Does the Defendant owe the Plaintiff? This is the next question to decide. On the face of exhibit B, the amount payable on the due date of 21/06/2014 is Gh¢110,500.00. It is further indicated on the said investment certificate as follows:
“PLEASE: ONCE AN AMOUNT IS INVESTED, TERMINATION CANNOT BE MADE. UPON NOTICE, THREE (3) DAYS SHOULD BE GIVEN FOR REDEMTION OF INVESTMENT”.
In respect of exhibit B1, the notice is as follows:
“3% PENALTY WILL BE CHARGED IN CASE THIS INVESTMENT IS TERMINATED BEFORE THE MATURITY DATE”
From the foregoing, it can be reasonably inferred that the Defendant intended to pay back the Plaintiff’s money upon maturity of the investments. I accept the Plaintiff’s testimony that the Defendant has refused to pay him despite persistent demands, as credible. Therefore, I conclude that the Plaintiff is entitled to recover the amounts so invested as per exhibits B and B1 from the Defendant.
As regards interest, the Defendant has held on to the Plaintiff’s money from the maturity dates and has had use of the same. In the circumstance, the Defendant is required to pay interest to the Plaintiff. See Akoto v Gyamfi Addo (2005-2006) SCGLR 1018. From the face of exhibits B and B1, the Plaintiff did not intend to roll over his investments with the Defendant indefinitely. In the circumstance, the agreed interest rate in exhibit B cannot apply beyond the 21/06/2014 due date. In respect of the investment evidenced by exhibit B1, the interest rate was not indicated on the face of the document. Going by the Court (Award of Interest and post Judgment Interest) Rules, 2005 C.I. 52, the defendant is liable to pay interest on the sum of GH¢110,500.00 and GH¢1000.00 at the prevailing bank rate.
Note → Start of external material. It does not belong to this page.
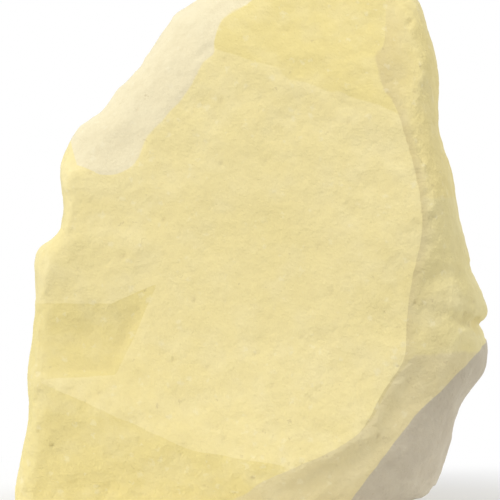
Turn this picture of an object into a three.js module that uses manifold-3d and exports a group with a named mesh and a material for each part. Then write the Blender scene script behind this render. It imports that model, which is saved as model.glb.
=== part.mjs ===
// Flint nodule: one upright lump of flint in its cream cortex, standing on a small level spot.
//
// Millimetres, +Z up, the broad weathered face towards -Y. The origin is on the surface that
// the stone stands on, under the middle of its width and depth.
//
// The stone is a loft along Y. Closed rings run from the middle of the front face, out to the
// shoulder where that face breaks away, down the bevel to the rim (the widest ring, which is
// the stone's outline from the front), and on round the back. Broad flats are then pressed
// into the back, knobs and hollows are worked into it, and the foot is cut level.
import * as THREE from "three";
import { mergeVertices } from "three/addons/utils/BufferGeometryUtils.js";
import Module from "manifold-3d";

// ---------------------------------------------------------------- driving dimensions

const HEART = new THREE.Vector2(0, 72); // (x, z) that every ring is drawn round
const REACH = new THREE.Vector2(62, 78); // half width and half height of the front

const FACE_DEPTH = -46; // y of the front face at its middle
const FACE_CROWN = 4; // how far that face falls back from its middle to its ends
const RIM_DROP = 17; // how far the rim lies behind the planes of the front face
const RIM_LEAN = 0.1; // and it lies further back to the right by this slope
const BACK_DEPTH = 52; // y of the back before its flats are pressed
const BACK_HEART = new THREE.Vector2(5, 68); // (x, z) of the deepest point of the back
const BACK_FULLNESS = 2.2; // 2 is an ellipse, more is boxier

const RIBS_PER_BEND = 3; // ribs of the loft for each bend of the rim
const FACE_ROWS = 10; // rings from the middle of the face to the shoulder
const BACK_ROWS = 14; // rings from the rim to the middle of the back
const NOTCH_FADE = 0.22; // share of the way round the back at which the rim's notches end
const CALM_ARC = 1.3; // radians over which the rim is averaged for the back
const CALM_SHARE = 0.94; // size of that average, so that the back stays behind the rim
const TWIST = 0.5; // radians by which the notches turn over the way round the back

// The rim: the stone's outline from the front, clockwise from the crown, as [x, z].
const RIM = [
  // crown
  [-14.1, 147], [-6, 153], [6, 158.5], [18, 161.5], [31, 160.5], [40.5, 156.5], [48.8, 147.5],
  // right shoulder
  [51.3, 139], [53.3, 130], [53.6, 121], [53.4, 112], [54.6, 103.5],
  // right flank, to the lobe, its notch and the lobe below
  [57, 98], [59.2, 85.5], [62.3, 71.5], [63.3, 68],
  [65.6, 64], [68.3, 58.5], [68, 55.4], [64.5, 53.8], [67.3, 50], [67.6, 43],
  // undercut down to the foot
  [65.5, 38], [60.3, 31], [58, 25], [55.7, 15], [52, 7], [49, 4.4], [43.5, 3],
  // below the level of the foot
  [31, -2.5], [12, -7], [-14, -9], [-42, -9], [-62, -6],
  // left flank
  [-67, 3], [-65, 13], [-62.3, 29], [-62.8, 36], [-61.2, 50], [-60.5, 63], [-60.8, 71],
  // ledge and the hollow over it
  [-59.4, 75.6], [-54, 79.2], [-52.4, 84], [-53.3, 96],
  // left shoulder, in steps
  [-51.6, 103], [-48.6, 108.9], [-44.4, 111.6], [-41, 115], [-33.8, 123.2], [-30.4, 126.4],
  [-28.9, 130.4], [-21, 141],
];

// The shoulder: where the front face breaks away into the bevel, clockwise from the crown.
const SHOULDER = [
  [-0.5, 141], [6, 149], [17, 153.5], [29, 152], [35.5, 144], [36, 129], [41, 116],
  [47, 100], [49.5, 86], [49, 76], [46, 68.5], [44, 55], [44, 44],
  [38, 35.5], [34, 27], [27, 21], [14.5, 16], [2, 11], [-12, 4], [-38, 2.5],
  [-60, 4], [-59.5, 20], [-58.5, 38], [-57.5, 55], [-56.5, 69], [-51, 77.5], [-49.3, 85],
  [-49.5, 96], [-45, 97], [-32, 98], [-25.5, 110], [-17, 120], [-12.5, 131.5], [-6.5, 135],
];

// The bevel from the shoulder to the rim: [share of the way out, share of the way back].
// A slope, a low ridge, a steeper slope and a round that ends running straight back.
const BEVEL = [[0.3, 0.12], [0.58, 0.25], [0.82, 0.48], [0.95, 0.74], [1, 1]];
const LOW_RIGHT = { bearing: -0.95, spread: 0.38, pull: 0.7 }; // its ridge lies further in there

// Broad planes of the front face. Each falls back on the left of the line from a to b.
const FACE_TILTS = [
  { a: [-13, 133], b: [43, 113], slope: 0.36 }, // brow
  { a: [0, 12.5], b: [-60, 38], slope: 0.36 }, // toe
];

// The scar: a shallow dish low on the left of the face, with its middle at (x, z).
const SCAR = { x: -46, z: 52, depth: 3, reach: 17 };

// Flats pressed into the back and sides: the way each faces and its distance from the heart.
const FLATS = [
  { facing: [-0.66, 0.73, 0.16], distance: 49 }, // left of the back
  { facing: [0.6, 0.78, 0.1], distance: 51 }, // right of the back
  { facing: [0.12, 0.72, 0.68], distance: 62 }, // nape
  { facing: [0.1, 0.78, -0.62], distance: 56 }, // heel
];
const FLAT_EDGE = 5; // rounding where a flat meets the round of the back

// Knobs and hollows of the back and sides: centre, height (a hollow's is negative) and size.
const KNOBS = [
  { at: [18, 50, 100], height: 7, size: 24 }, // upper boss of the back
  { at: [-24, 44, 38], height: 8, size: 24 }, // lower boss of the back
  { at: [-8, 54, 70], height: -5, size: 22 }, // saddle between the two
  { at: [50, 32, 84], height: 4, size: 16 }, // right side
  { at: [40, 30, 34], height: -4, size: 17 }, // hollow under it
  { at: [-46, 24, 96], height: 4, size: 17 }, // left shoulder
  { at: [-60, 8, 56], height: -4, size: 15 }, // hollow of the left side
  { at: [22, 14, 154], height: -4, size: 13 }, // dent in the crown
];

// ---------------------------------------------------------------- curves of the outline

function closedCurve(points) {
  const corners = points.map(([x, z]) => new THREE.Vector3(x, 0, z));
  return new THREE.CatmullRomCurve3(corners, true, "centripetal");
}

function bearing(x, z) {
  return Math.atan2(z - HEART.y, x - HEART.x);
}

// The distance from the heart to a closed curve, for any bearing from -PI to PI.
function reachOf(curve, samples = 720) {
  const table = curve
    .getPoints(samples)
    .slice(0, -1)
    .map((p) => ({
      angle: bearing(p.x, p.z),
      reach: Math.hypot(p.x - HEART.x, p.z - HEART.y),
    }))
    .sort((p, q) => p.angle - q.angle);
  const first = table[0];
  const last = table[table.length - 1];
  table.unshift({ angle: last.angle - 2 * Math.PI, reach: last.reach });
  table.push({ angle: first.angle + 2 * Math.PI, reach: first.reach });
  return (angle) => {
    const next = table.findIndex((p) => p.angle > angle);
    const [p, q] = [table[next - 1], table[next]];
    const share = (angle - p.angle) / (q.angle - p.angle);
    return THREE.MathUtils.lerp(p.reach, q.reach, share);
  };
}

function wrapped(angle) {
  return Math.atan2(Math.sin(angle), Math.cos(angle));
}

// The same outline a little smaller, with its notches and lobes averaged away.
function calmed(reach, steps = 24) {
  return (angle) => {
    let sum = 0;
    for (let i = 0; i <= steps; i++) {
      sum += reach(wrapped(angle + CALM_ARC * (i / steps - 0.5)));
    }
    return (CALM_SHARE * sum) / (steps + 1);
  };
}

// ---------------------------------------------------------------- the front

// Distance of (x, z) beyond the line from a to b, positive on its left.
function beyond({ a, b }, x, z) {
  const along = [b[0] - a[0], b[1] - a[1]];
  const length = Math.hypot(...along);
  return (along[0] * (z - a[1]) - along[1] * (x - a[0])) / length;
}

// Zero below zero and rising as x above, with the corner rounded over about `edge`.
function rampUp(x, edge) {
  return 0.5 * (x + Math.sqrt(x * x + edge * edge));
}

function faceDepth(x, z) {
  const [u, w] = [(x - HEART.x) / REACH.x, (z - HEART.y) / REACH.y];
  let y = FACE_DEPTH + FACE_CROWN * (u * u + w * w);
  for (const tilt of FACE_TILTS) y += tilt.slope * rampUp(beyond(tilt, x, z), 1);
  const away = Math.hypot(x - SCAR.x, z - SCAR.z) / SCAR.reach;
  return y + SCAR.depth * Math.exp(-away * away);
}

function rimDepth(x, z) {
  return faceDepth(x, z) + RIM_DROP + RIM_LEAN * x;
}

// ---------------------------------------------------------------- the loft

function lofted() {
  const rim = closedCurve(RIM);
  const rimReach = reachOf(rim);
  const calmReach = calmed(rimReach);
  const shoulderReach = reachOf(closedCurve(SHOULDER));
  const ribs = RIBS_PER_BEND * RIM.length;
  const rows = FACE_ROWS + BEVEL.length + BACK_ROWS;

  function place(rib, row) {
    const edge = rim.getPoint(rib);
    edge.y = rimDepth(edge.x, edge.z);
    const angle = bearing(edge.x, edge.z);
    const out = new THREE.Vector2(Math.cos(angle), Math.sin(angle));
    const breakAt = HEART.clone().addScaledVector(out, shoulderReach(angle));
    if (row <= FACE_ROWS) {
      const at = HEART.clone().lerp(breakAt, row / FACE_ROWS);
      return new THREE.Vector3(at.x, faceDepth(at.x, at.y), at.y);
    }
    if (row <= FACE_ROWS + BEVEL.length) {
      const [outward, back] = BEVEL[row - FACE_ROWS - 1];
      const aside = (angle - LOW_RIGHT.bearing) / LOW_RIGHT.spread;
      const share = outward ** (1 + LOW_RIGHT.pull * Math.exp(-aside * aside));
      const at = breakAt.clone().lerp(new THREE.Vector2(edge.x, edge.z), share);
      const y = THREE.MathUtils.lerp(faceDepth(breakAt.x, breakAt.y), edge.y, back);
      return new THREE.Vector3(at.x, y, at.y);
    }
    const turn = (row - FACE_ROWS - BEVEL.length) / BACK_ROWS;
    const spread = Math.cos((turn * Math.PI) / 2) ** (2 / BACK_FULLNESS);
    const sink = Math.sin((turn * Math.PI) / 2) ** (2 / BACK_FULLNESS);
    const bent = wrapped(angle + TWIST * turn);
    const notched = 1 - THREE.MathUtils.smoothstep(turn, 0, NOTCH_FADE);
    const reach = calmReach(bent) + notched * (rimReach(angle) - calmReach(angle));
    const heart = HEART.clone().lerp(BACK_HEART, sink);
    out.set(Math.cos(bent), Math.sin(bent));
    const at = heart.addScaledVector(out, spread * reach);
    return new THREE.Vector3(at.x, THREE.MathUtils.lerp(edge.y, BACK_DEPTH, sink), at.y);
  }

  // A sphere with its poles on the Y axis has one vertex for each rib and row.
  const skin = new THREE.SphereGeometry(1, ribs, rows);
  const [position, uv] = [skin.getAttribute("position"), skin.getAttribute("uv")];
  for (let i = 0; i < position.count; i++) {
    const rib = 1 - Math.round(uv.getX(i) * ribs) / ribs;
    const row = Math.round((1 - uv.getY(i)) * rows);
    position.setXYZ(i, ...worked(place(rib, row)).toArray());
  }
  return skin;
}

// ---------------------------------------------------------------- flats and knobs

function worked(point) {
  const heart = new THREE.Vector3(HEART.x, 0, HEART.y);
  for (const { facing, distance } of FLATS) {
    const normal = new THREE.Vector3(...facing).normalize();
    const proud = normal.dot(point.clone().sub(heart)) - distance;
    point.addScaledVector(normal, -rampUp(proud, FLAT_EDGE));
  }
  for (const { at, height, size } of KNOBS) {
    const away = point.distanceTo(new THREE.Vector3(...at)) / size;
    const outward = point.clone().sub(heart).normalize();
    point.addScaledVector(outward, height * Math.exp(-away * away));
  }
  return point;
}

// ---------------------------------------------------------------- the level foot

const wasm = await Module();
wasm.setup();

function solid(geometry) {
  const bare = geometry.clone();
  bare.deleteAttribute("normal");
  bare.deleteAttribute("uv");
  const merged = mergeVertices(bare, 1e-3);
  return new wasm.Manifold(
    new wasm.Mesh({
      numProp: 3,
      vertProperties: merged.getAttribute("position").array,
      triVerts: new Uint32Array(merged.index.array),
    }),
  );
}

function geometryOf(manifold) {
  const { vertProperties, triVerts } = manifold.getMesh();
  const geometry = new THREE.BufferGeometry();
  geometry.setAttribute("position", new THREE.BufferAttribute(vertProperties, 3));
  geometry.setIndex(new THREE.BufferAttribute(triVerts, 1));
  geometry.computeVertexNormals();
  return geometry;
}

function nodule() {
  const ground = new THREE.BoxGeometry(400, 400, 100).translate(0, 0, -50);
  const stone = geometryOf(solid(lofted()).subtract(solid(ground)));
  stone.computeBoundingBox();
  const middle = stone.boundingBox.getCenter(new THREE.Vector3());
  const cortex = new THREE.MeshStandardMaterial({
    color: 0xecdda2,
    roughness: 0.9,
    metalness: 0,
  });
  const mesh = new THREE.Mesh(stone, cortex);
  mesh.name = "flint_nodule";
  mesh.position.set(-middle.x, -middle.y, 0);
  return mesh;
}

const part = new THREE.Group();
part.add(nodule());

export default part;
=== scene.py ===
# %% [markdown]
# # A flint nodule in its cream cortex
#
# Flint grows in chalk as hard, glassy lumps. Where the lump meets the chalk it keeps a rind, the
# *cortex*: pale, matt and slightly rough, like fired clay. Old nodules that have lain in the
# ground lose the sharpness of their rind, and where the rind is worn thin the grey flint shows
# through as a tint.
#
# The CAD model gives the stone its size, its outline, its big planes and its level foot. This
# lesson gives it its skin: one even mesh, its dents and pits, and a finish that follows the way
# each part of the surface faces. Light and shade are painted into that finish: a painted
# highlight on the planes that face up and to the left, and painted shade on those that face
# right and down.

# %% Load the frame
import math

import bmesh
import bpy
import numpy as np
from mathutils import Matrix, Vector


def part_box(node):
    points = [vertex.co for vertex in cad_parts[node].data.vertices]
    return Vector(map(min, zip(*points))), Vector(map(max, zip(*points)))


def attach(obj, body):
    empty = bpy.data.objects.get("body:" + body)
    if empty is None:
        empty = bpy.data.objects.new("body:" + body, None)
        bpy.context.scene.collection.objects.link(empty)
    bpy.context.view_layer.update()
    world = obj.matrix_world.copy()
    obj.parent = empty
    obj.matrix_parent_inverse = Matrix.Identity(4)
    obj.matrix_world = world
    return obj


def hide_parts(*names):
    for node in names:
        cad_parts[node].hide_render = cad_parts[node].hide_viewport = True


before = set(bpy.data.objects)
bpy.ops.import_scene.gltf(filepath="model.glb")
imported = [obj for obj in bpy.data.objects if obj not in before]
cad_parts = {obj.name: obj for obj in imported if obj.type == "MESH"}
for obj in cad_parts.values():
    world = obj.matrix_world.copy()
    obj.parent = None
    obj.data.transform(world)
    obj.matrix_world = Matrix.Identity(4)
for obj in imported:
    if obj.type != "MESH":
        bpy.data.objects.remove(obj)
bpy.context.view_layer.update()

MM = 0.001
NODE = "flint_nodule"
low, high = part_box(NODE)
size = high - low
print("stone, mm:", [round(side / MM, 1) for side in size])

# %% [markdown]
# ## The camera
#
# The stone is seen square to its broad face, from the height of its middle, and so close that
# its crown and its foot run out of the view. A long lens from far away does this: it keeps the
# planes of the stone in their true proportions. The view is given as shares of the stone's own
# size, so it follows the stone if that changes.

# %% Make the camera
LENS = 200.0
SENSOR = 36.0
VIEW_WIDTH = 1.0436 * size.x
VIEW_MIDDLE = (low.x + high.x) / 2 - 0.0052 * size.x
EYE_HEIGHT = low.z + 0.4655 * size.z
OUTLINE_DEPTH = low.y + 22 * MM  # the outline lies about this far behind the front face
FARTHEST_SEEN = 20.0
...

Accordingly, judgment is entered against the Defendant in the sum of GH¢110,500.00 together with interest from 22/06/2014 till date of final payment; and GH¢1000.00 plus interest at the prevailing bank rate from 25/05/2014 till date of final payment.
Having taken into consideration the provisions as regards the award of cost under Order 74 of C.I. 47, I award cost of GH¢ 8,000.00 against the Defendant in favour of the Plaintiff.